Arkema also designed Elium® liquid thermoplastic resin, which processes like a thermoset but delivers thermoplastic properties. It has the low viscosity of a thermoset, wets out fiber in a variety of different processing methods and is processed at room temperature like a thermoset. But after cure it retains the properties of a thermoplastic. Dana Swan, business development manager, says the material could be used for automotive parts produced through high pressure RTM, for building, construction and automotive parts manufactured using pultrusion and for boat hulls and decks made through a vacuum infusion process.
A Process of Education
“Thermoplastic composites as a technology is at the beginning of its life-cycle S-curve, with huge application potential,” says Offringa. After several decades of initial development and applications for the automotive industry, he says market acceptance is now strong with most OEMs.

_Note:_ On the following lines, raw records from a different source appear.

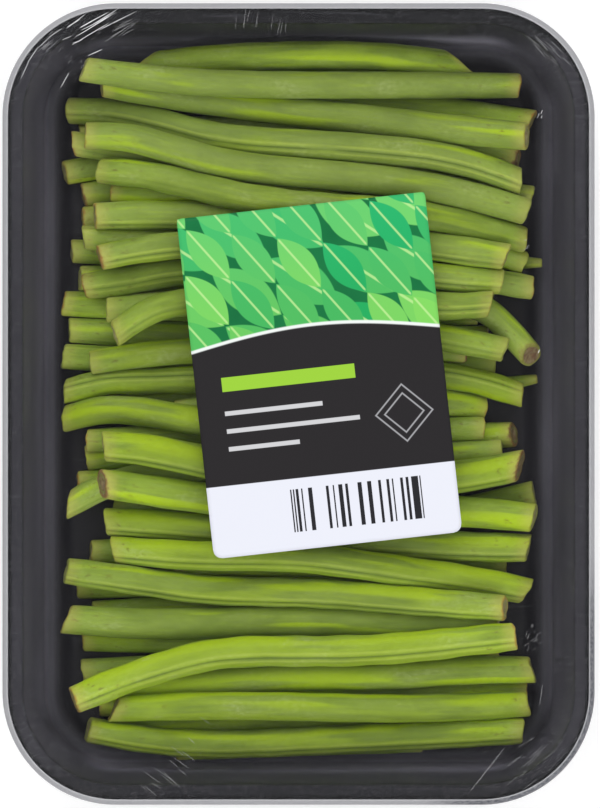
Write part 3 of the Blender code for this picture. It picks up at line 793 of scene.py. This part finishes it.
def make_film():
    """The film: flat over the tray, rounded over its rim, and gathered down the sides and under the base."""
    low, high = (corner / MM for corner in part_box("film"))
    half = np.array([high.x, high.y])
    top = high.z
    profile = rounded_profile([
        (44.0, top, 0.0), (30.0, top, 0.0), (18.0, top, 0.0), (9.0, top, 0.0), (4.5, top, 0.0), (1.6, top - 0.05, 0.8),
        (0.3, top - 0.5, 0.6), (0.0, top - 1.8, 0.8), (0.15, top - 3.3, 0.6), (0.7, top - 5.4, 0.0),
        (5.7, 1.5, 1.0), (7.2, 0.0, 0.8),
        (15.7, 0.0, 0.0),
    ], 4)
    side_steps = (40, 56)
    rings = []
    for inset, z in profile:
        outline = rounded_outline(half - inset, max(FILM_CORNER - inset, 3.0), CORNER_STEPS * 2, side_steps)
        rings.append(np.column_stack([outline, np.full(len(outline), z)]))
    count = len(rings[0])
    place = np.arange(count)
    corner_points = CORNER_STEPS * 2 + 1
    period = [corner_points + side_steps[0] - 1, corner_points + side_steps[1] - 1]
    starts = np.cumsum([0, period[0], period[1], period[0]])
    near = np.zeros(count)
    for start in starts:
        middle = start + corner_points / 2
        away = np.abs((place - middle + count / 2) % count - count / 2)
        near = np.maximum(near, np.exp(-(away / (corner_points * 0.55)) ** 2))
    draw = random.Random(SEED + 1)
    phase = [draw.uniform(0, math.tau) for _ in range(3)]
    wave = sum(np.sin(place / count * math.tau * n + p) for n, p in zip((61, 97, 143), phase)) / 3
    gather = []
    for ring, (inset, z) in zip(rings, profile):
        outward = ring[:, :2] - ring[:, :2] * 0.985
        outward /= np.linalg.norm(outward, axis=1)[:, None]
        down = np.clip((top - z) / 24.0, 0.0, 1.0)
        under = z < 1.0 and inset > 6.0
        depth = (0.10 + 0.45 * near) * wave * down ** 0.7
        if under:
            ring[:, 2] += np.abs(wave) * (0.12 + 0.35 * near)
        elif z < top - 2.5:
            ring[:, :2] -= outward * (np.abs(depth) * 0.8)[:, None]
        past_rim = np.clip((top - z - 0.2) / 0.7, 0.0, 1.0)
        on_band = np.clip((1.35 - inset) / 0.3, 0.0, 1.0) * np.clip((z - top + 4.6) / 2.2, 0.0, 1.0) * np.ones(count)
        by_rim = np.clip(1.0 - inset / 16.0, 0.0, 1.0) * (0.35 + 0.65 * near)
        pleat = (0.5 + 0.5 * wave) * (0.3 + 0.7 * near) * past_rim
        gather.append(np.column_stack([on_band, pleat, by_rim]))
    shape = skin(rings, True)
    mesh_values = np.vstack([*gather, np.zeros((1, 3))])
    layer = shape.verts.layers.float_vector.new("gather")
    shape.verts.ensure_lookup_table()
    for vertex, value in zip(shape.verts, mesh_values):
        vertex[layer] = value
    mesh = solid(shape, "stretch_film_wrap", FILM_WALL)
    adopt(new_piece("stretch_film_wrap", mesh, film_material()), "stretch_film", "film")
    return top


# Creases in the film, painted white as glints: centre, way they run in degrees, spread across and along, how many,
# lengths and strength of the painted glint
CREASES = [
    ((-49.9, 85.8), 33.7, (0.0, 0.0), 1, (5.4, 5.4), 0.80),
    ((-45.7, 86.2), 28.9, (0.0, 0.0), 1, (7.7, 7.7), 1.00),
    ((-47.6, 85.1), 29.5, (0.1, 0.3), 1, (3.6, 3.6), 1.30),
    ((-45.9, 84.8), 30.0, (0.0, 0.0), 1, (9.8, 9.8), 1.30),
    ((-45.4, 85.5), 30.0, (0.1, 0.0), 1, (7.8, 7.8), 0.90),
    ((-43.6, 86.5), 30.0, (0.2, 0.5), 2, (5.0, 7.0), 0.45),
    ((-50.4, 85.4), 32.0, (0.0, 0.0), 1, (3.4, 3.4), 1.00),
    ((-43.4, 86.8), 30.5, (0.0, 0.0), 1, (7.6, 7.6), 0.70),
    ((-42.7, 85.3), 27.8, (0.0, 0.0), 1, (18.0, 18.0), 0.60),
    ((-46.6, 83.0), 29.7, (0.0, 0.0), 1, (9.9, 9.9), 0.80),
    ((-49.6, 81.3), 24.0, (0.3, 0.4), 2, (2.0, 3.2), 0.60),
    ((-40.5, 86.0), 28.0, (0.2, 0.4), 2, (9.0, 12.0), 0.42),
    ((-51.6, 82.1), 22.0, (0.2, 0.3), 1, (2.4, 2.4), 0.45),
    ((-45.6, 78.8), 27.0, (0.0, 0.0), 1, (3.7, 3.7), 0.90),
    ((-52.4, 72.6), 56.0, (0.0, 0.0), 1, (4.1, 4.1), 1.00),
    ((-61.4, 74.9), 67.0, (0.1, 0.2), 1, (4.6, 4.6), 0.60),
    ((-59.5, 78.3), 54.0, (0.1, 0.2), 1, (4.6, 4.6), 0.60),
    ((-57.0, 81.1), 42.0, (0.1, 0.2), 1, (4.4, 4.4), 0.55),
    ((-54.4, 83.3), 36.0, (0.1, 0.2), 1, (3.6, 3.6), 0.50),
    ((-56.0, 80.6), 41.0, (1.50, 3.5), 7, (1.5, 5.0), 0.12),
    ((-38.0, 85.0), 33.0, (2.40, 6.0), 8, (3.0, 8.0), 0.14),
    ((-52.0, 78.0), 60.0, (6.00, 4.0), 12, (0.4, 1.4), 0.09),
    ((-10.0, 86.0), 82.0, (18.0, 1.5), 14, (2.0, 5.0), 0.10),
    ((42.1, -82.3), 50.0, (0.00, 0.0), 1, (14.0, 14.0), 0.20),
    ((54.4, -65.2), 79.0, (0.00, 0.0), 1, (4.6, 4.6), 0.16),
    ((52.0, -80.0), 38.0, (3.6, 6.0), 14, (1.5, 5.0), 0.08),
    ((56.0, 79.0), -44.0, (2.2, 5.0), 12, (1.5, 5.0), 0.14),
    ((-30.0, -84.0), -38.0, (12.0, 3.0), 18, (2.0, 6.0), 0.12),
    ((54.2, 64.5), 70.0, (0.6, 1.0), 3, (0.6, 1.6), 0.45),
    ((51.2, 35.5), 20.0, (1.2, 1.2), 4, (0.5, 1.2), 0.25),
    # A painted glint on the cut face of bean 31
    ((53.9, 11.8), 60.0, (0.0, 0.0), 1, (1.0, 1.0), 1.40),
    ((51.5, -52.0), 75.0, (2.8, 3.0), 8, (0.5, 1.8), 0.10),
    ((52.5, -53.5), 30.0, (3.0, 2.8), 7, (0.5, 1.6), 0.10),
]
CREASE_HEIGHT = 0.06
CREASE_WIDTH = 0.15


def crease_group():
    """Sets a slim pointed ridge on each point of a cloud, turned and stretched as the point says."""
    tree, b, given, end = new_group("film_ridges", {"Material": "Material", "Width": "Float", "Height": "Float"})
    ridge = b.out("GeometryNodeMeshUVSphere", None, {"Segments": 14, "Rings": 8, "Radius": 0.5})
    turn = b.out("GeometryNodeInputNamedAttribute", {"data_type": "FLOAT"}, {"Name": "turn"})
    length = b.out("GeometryNodeInputNamedAttribute", {"data_type": "FLOAT"}, {"Name": "length"})
    end(b.out("GeometryNodeInstanceOnPoints", None, {
        "Points": given["Geometry"],
        "Instance": ridge,
        "Rotation": b.join(0.0, 0.0, turn),
        "Scale": b.join(length, given["Width"], given["Height"]),
    }))
    return tree


def on_film(point, half):
    """Whether a point lies on the film's flat top, inside its turned edge."""
    past = [max(abs(axis) - reach + FILM_CORNER, 0.0) for axis, reach in zip(point, half)]
    return math.hypot(*past) < FILM_CORNER - 1.2


def make_creases(top):
    draw = random.Random(SEED + 2)
    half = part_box("film")[1] / MM
    points, turns, lengths, shines = [], [], [], []
    for centre, way, spread, count, sizes, shine in CREASES:
        angle = math.radians(way)
        along = Vector((math.cos(angle), math.sin(angle)))
        across = Vector((-along.y, along.x))
        for _ in range(count):
            place = Vector(centre) + along * draw.gauss(0, spread[1] / 2) + across * draw.gauss(0, spread[0] / 2)
            turn, length, clear = angle + draw.gauss(0, 0.05), draw.uniform(*sizes), shine * draw.uniform(0.7, 1.0)
            if on_film(place + along * length / 2, half.xy) and on_film(place - along * length / 2, half.xy):
                points.append(Vector((place.x, place.y, top + 0.02)) * MM)
                turns.append(turn)
                lengths.append(length * MM)
                shines.append((clear, 0.0, 0.0))
    mesh = bpy.data.meshes.new("ridge_places")
    mesh.from_pydata(points, [], [])
    mesh.attributes.new("turn", "FLOAT", "POINT").data.foreach_set("value", turns)
    mesh.attributes.new("length", "FLOAT", "POINT").data.foreach_set("value", lengths)
    mesh.attributes.new("shine", "FLOAT_VECTOR", "POINT").data.foreach_set("vector", np.ravel(shines))
    carrier = bpy.data.objects.new("ridge_places", mesh)
    bpy.context.scene.collection.objects.link(carrier)
    finish = crease_painted_glint_material()
    made = run_group(carrier, crease_group(), {
        "Material": finish, "Width": CREASE_WIDTH * MM, "Height": CREASE_HEIGHT * MM,
    })
    adopt(new_piece("film_creases", made, finish), "stretch_film")


def make_label():
    """The label: a thin sheet with round corners that lies on the film with a slight wave."""
    low, high = (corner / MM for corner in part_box("label"))
    centre = (low + high) / 2
    half = np.array(LABEL_SIZE) / 2
    columns, rows = 57, 77
    shape = bmesh.new()
    uv = shape.loops.layers.uv.new("sheet")
    places = {}
    for i in range(columns):
        for j in range(rows):
            x = (i / (columns - 1) * 2 - 1) * half[0]
            y = (j / (rows - 1) * 2 - 1) * half[1]
            corner = LABEL_CORNERS[0] if y > 0 else LABEL_CORNERS[1]
            over = np.maximum(np.abs((x, y)) - (half - corner), 0.0)
            if min(over) > 0.0:
                pull = max(over) / float(np.hypot(*over))
                x -= math.copysign(over[0] * (1 - pull), x)
                y -= math.copysign(over[1] * (1 - pull), y)
            wave = 0.05 * math.sin(y * 0.55) + 0.03 * math.sin(x * 0.21 + 1.0)
            turned = (
                centre.x + x * math.cos(LABEL_TURN) - y * math.sin(LABEL_TURN),
                centre.y + x * math.sin(LABEL_TURN) + y * math.cos(LABEL_TURN),
                high.z + wave,
            )
            vertex = shape.verts.new(Vector(turned) * MM)
            places[vertex] = (x / LABEL_SIZE[0] + 0.5, y / LABEL_SIZE[1] + 0.5)
            places[i, j] = vertex
    for i in range(columns - 1):
        for j in range(rows - 1):
            face = shape.faces.new((places[i, j], places[i + 1, j], places[i + 1, j + 1], places[i, j + 1]))
            face.smooth = True
            for loop in face.loops:
                loop[uv].uv = places[loop.vert]
    mesh = solid(shape, "paper_label", LABEL_THICK)
    adopt(new_piece("paper_label", mesh, label_material()), "label_paper", "label")


def make_stage():
    """A plain pale floor, soft light from above and a pale surrounding."""
    mesh = bpy.data.meshes.new("floor")
    reach = 3.0
    mesh.from_pydata([(-reach, -reach, 0), (reach, -reach, 0), (reach, reach, 0), (-reach, reach, 0)], [], [(0, 1, 2, 3)])
    floor = bpy.data.objects.new("floor", mesh)
    bpy.context.scene.collection.objects.link(floor)
    made, b = new_material("pale_floor")
    speckle = b.noise(object_place(b), 0.01, 2.0)
    finish_material(b, {
        "Base Color": b.mix(speckle, (0.86, 0.86, 0.86), (0.88, 0.88, 0.88)),
        "Roughness": 0.8,
        "Emission Color": (1.0, 1.0, 1.0),
        "Emission Strength": 0.34,
    })
    mesh.materials.append(made)

    world = bpy.data.worlds.new("studio")
    world.use_nodes = True
    world.node_tree.nodes["Background"].inputs["Color"].default_value = (1.0, 1.0, 1.0, 1.0)
    world.node_tree.nodes["Background"].inputs["Strength"].default_value = 0.83
    bpy.context.scene.world = world
    for name, place, size, energy in (
        ("back_light", (-0.25, 0.75, 0.75), 0.60, 2.5),
        ("front_light", (0.30, -0.75, 0.75), 0.60, 2.3),
    ):
        light = bpy.data.lights.new(name, "AREA")
        light.shape = "SQUARE"
        light.size = size
        light.energy = energy
        lamp = bpy.data.objects.new(name, light)
        lamp.location = place
        lamp.rotation_euler = (-Vector(place)).to_track_quat("-Z", "Y").to_euler()
        lamp.visible_camera = False
        bpy.context.scene.collection.objects.link(lamp)


def make_camera(rim):
    data = bpy.data.cameras.new("camera")
    data.sensor_width = SENSOR
    data.lens = SENSOR * CAMERA_HEIGHT / VIEW_LENGTH
    data.clip_start = 0.05
    data.clip_end = 20.0
    camera = bpy.data.objects.new("camera", data)
    camera.location = (VIEW_CENTRE[0] * MM, VIEW_CENTRE[1] * MM, (rim + CAMERA_HEIGHT) * MM)
    bpy.context.scene.collection.objects.link(camera)
    bpy.context.scene.camera = camera
    bpy.context.scene.view_settings.view_transform = "Standard"


make_camera(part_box("tray")[1].z / MM)
make_stage()
make_tray()
make_beans()
make_creases(make_film())
make_label()
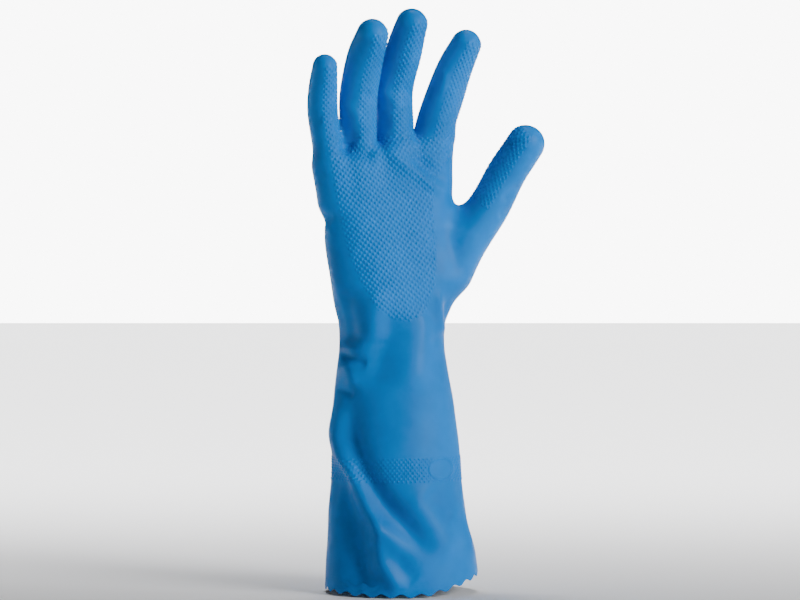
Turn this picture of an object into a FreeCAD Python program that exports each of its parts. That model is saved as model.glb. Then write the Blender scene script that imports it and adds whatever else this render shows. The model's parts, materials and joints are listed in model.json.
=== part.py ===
"""A right-hand household rubber glove, upright, palm to the front (-Y), fingers up (+Z), thumb to +X.

The glove is one dipped latex skin with a cotton flock lining bonded inside it. Here the skin and the lining are
split where a glove flexes: at the wrist, at the root of every finger and at the finger knuckles. Each section is a
rigid hollow shell. A latex crease, the band that folds in use, fills the gap between two sections.
Millimetres. The origin is the centre of the cuff's opening.
"""

import FreeCAD
import Part

import math
import os

Vector = FreeCAD.Vector

# Skin
LATEX = 0.5  # latex wall
FLOCK = 0.4  # flock lining bonded inside the latex
LINING_SETBACK = 3.0  # the lining stops this far above the cuff's edge
HALF_GAP = 0.5  # half of the space between two sections on their hinge line
CREASE_CLEARANCE = 0.1  # between a crease and each section
CREASE_REACH = 1.5  # size of the prism that a crease is cut from, in finger radii

# The palm is turned about Z, so that it faces a little towards the thumb's side.
PALM_TURN = 20.0
PALM_CENTRE = Vector(-10.0, 0.0, 0.0)

# Rings from the cuff to the finger webs: height, centre x, centre y, half width, half depth to the palm side and
# to the back, turn about Z, rise of the thumb side in degrees, squareness (2 is an ellipse).
ARM_RINGS = [
    (-8.0, 0.5, 0.0, 43.5, 33.5, 33.5, 4.0, 0.0, 2.0),
    (10.0, 0.5, 0.0, 43.0, 33.0, 33.0, 4.0, 0.0, 2.0),
    (35.0, -0.7, 0.0, 40.3, 30.9, 30.9, 4.8, 0.0, 2.0),
    (66.0, -2.2, 0.0, 37.2, 28.6, 29.0, 6.0, 0.0, 2.0),
    (100.0, -3.5, 0.4, 35.0, 26.2, 27.1, 9.7, 0.0, 2.0),
    (122.0, -4.1, 0.5, 32.3, 24.4, 25.4, 12.5, 0.0, 2.1),
    (141.0, -4.8, 0.5, 30.2, 22.2, 23.2, 15.0, 0.0, 2.1),
    (158.0, -4.2, 0.6, 33.2, 21.2, 20.7, 17.7, 0.0, 2.2),
    (178.0, -2.8, 1.0, 38.3, 20.0, 17.0, 20.0, 2.0, 2.3),
    (200.0, -4.7, 1.5, 39.3, 18.0, 15.0, 20.0, 5.0, 2.4),
    (224.0, -6.7, 1.0, 37.8, 15.0, 13.5, 20.0, 9.0, 2.5),
    (240.0, -9.3, 0.0, 38.6, 13.0, 12.5, 20.0, 12.0, 2.6),
    (249.0, -10.1, -0.5, 39.3, 11.6, 11.6, 20.0, 13.0, 2.6),
]
RING_POINTS = 16

# Finger stations, root to tip: across the palm towards the thumb, out of the palm, up, radius.
# The second, third and fourth are the knuckles, and the last is the centre of the fingertip.
FINGERS = {
    "index": [(27.5, 0.0, 236.0, 10.4), (31.6, 1.2, 265.5, 11.1), (36.9, 4.0, 283.0, 11.0),
              (42.2, 9.8, 301.0, 9.6), (44.9, 14.3, 309.8, 8.5)],
    "middle": [(8.0, 0.0, 234.0, 9.8), (7.1, 1.2, 265.0, 10.2), (5.8, 4.5, 283.0, 10.1),
               (7.0, 16.2, 306.0, 10.2), (8.4, 26.0, 319.5, 8.8)],
    "ring": [(-13.0, 0.0, 228.0, 9.5), (-16.2, 2.6, 264.5, 10.0), (-17.3, 7.0, 281.0, 10.3),
             (-16.2, 17.6, 302.0, 9.9), (-15.8, 27.0, 312.8, 8.7)],
    "little": [(-28.8, 0.5, 222.0, 8.0), (-34.0, 2.4, 253.5, 8.55), (-37.3, 4.9, 269.5, 8.6),
               (-39.1, 11.2, 286.0, 7.8), (-40.1, 16.6, 295.4, 7.0)],
}
# The thumb has two knuckles.
THUMB = [(38.5, 3.0, 184.0, 14.8), (64.4, 12.0, 225.0, 11.4), (71.2, 17.5, 240.5, 11.0), (78.0, 24.5, 253.8, 10.7)]
THUMB_FLEX_TOWARDS = Vector(-0.30, -0.95, 0.0)  # a direction in the glove's frame

TUBE_RINGS = 11  # rings along a finger
DOME_ANGLES = [20.0, 40.0, 60.0, 75.0, 86.0]  # rings that close a fingertip

# Hinge ranges in degrees from the shape as made: back, forward. Forward bends towards the palm.
WRIST_RANGE = (-30, 40)
FINGER_RANGES = {"base": (-20, 40), "middle": (-15, 60), "tip": (-10, 40)}
THUMB_RANGES = {"base": (-20, 20), "tip": (-15, 30)}
WRIST_HEIGHT = 141.0

REACH = 60.0  # half size of the prisms that divide a finger
ARM_REACH = 400.0  # the same for the arm
SLIVER = 0.5  # cubic millimetres; a cut's crumbs are smaller than this


def palm_axes(turn):
    """Across the palm towards the thumb, and out of the palm."""
    a = math.radians(turn)
    return Vector(math.cos(a), math.sin(a), 0), Vector(math.sin(a), -math.cos(a), 0)


ACROSS, OUT = palm_axes(PALM_TURN)


def closed_ring(centre, side, front, half_side, half_front, half_back, squareness=2.0):
    """A smooth closed wire around centre. side and front span its plane."""
    points = []
    for i in range(RING_POINTS):
        a = 2 * math.pi * i / RING_POINTS
        c, s = math.cos(a), math.sin(a)
        power = 2.0 / squareness
        u = math.copysign(abs(c) ** power, c) * half_side
        v = math.copysign(abs(s) ** power, s) * (half_front if s > 0 else half_back)
        points.append(centre + side * u + front * v)
    curve = Part.BSplineCurve()
    curve.interpolate(points, PeriodicFlag=True)
    return Part.Wire(curve.toShape())


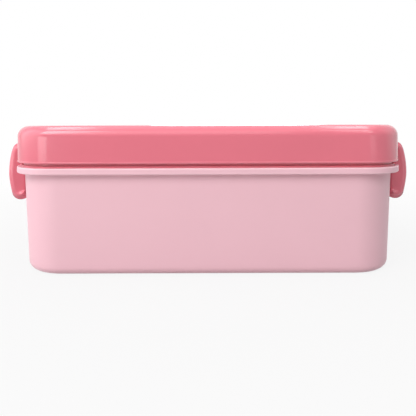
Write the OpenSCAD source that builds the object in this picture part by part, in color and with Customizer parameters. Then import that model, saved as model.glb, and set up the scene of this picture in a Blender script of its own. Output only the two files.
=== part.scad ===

In other industries, however, thermoplastic manufacturers have some work to do to encourage further adoption. “We see efforts to advance customers’ knowledge about thermoplastic composite materials so that they’ll be able to better design with them to maximize value,” says Wessner.
Another determining factor in growth will be how well the composites industry is able to balance cost and performance. “They want to get the most out of these materials based on common resins in order to avoid higher end – and higher cost – engineering thermoplastics,” Wessner adds.
She expects advances in thermoplastic composite technologies will be made on several fronts: material development, process technologies and design. “There is more proactive and intentional development of systems that will enable manufacturers to take advantage of thermoplastics today, including development of equipment that can combine formed sheets with overmolding via injection or equipment that can accommodate other multi-material, multi-step approaches,” she says.
Ultimately, the inroads that thermoplastic composites make into new markets is likely to depend on how much manufacturers in those industries value thermoplastics’ biggest advantage: increased structural performance at a much lighter weight.